A decade ago the Karoo sparked intense interest from
companies including Shell, Sasol and Falcon
Oil & Gas, but farmers went to court to challenge any
drilling in the ecologically-sensitive region, which saw
enthusiasm wane amid regulatory uncertainty.
"The first pocket of gas was intercepted at 1,734 metres
with a further substantial amount intercepted at 2,467 meters
spanning a depth of 55 metres," South African energy minister
Gwede Mantashe said during his budget vote in parliament.
A total of 34 gas samples had been bottled and taken to
laboratories, he said, after government's Council for
Geosciences set out to drill a 3,500 meter stratigraphic hole in
the Karoo to establish and test the occurrence of shale gas.

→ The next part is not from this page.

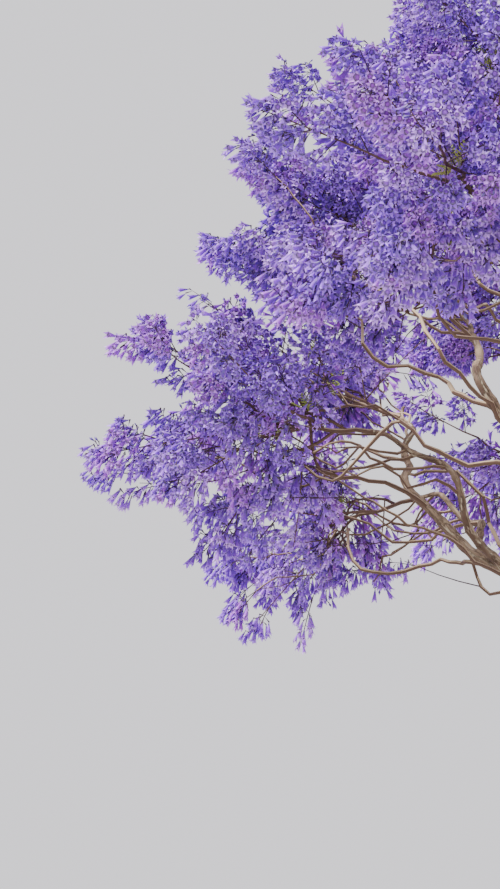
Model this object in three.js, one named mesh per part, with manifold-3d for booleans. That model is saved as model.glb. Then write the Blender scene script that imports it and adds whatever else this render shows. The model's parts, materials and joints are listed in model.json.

In 2017, geologists at the University of Johannesburg and
three other institutions estimated the gas resource in the Karoo
was probably 13 trillion cubic feet (tcf), the bottom of a range
of estimates that had put deposits between 13 tcf to 390 tcf.
In 2015, the U.S. Energy and Information Administration
(EIA) estimated the Karoo Basin’s “technically recoverable shale
gas resource” at 390 tcf, then making it the 8th largest in the
world and second largest in Africa, behind Algeria.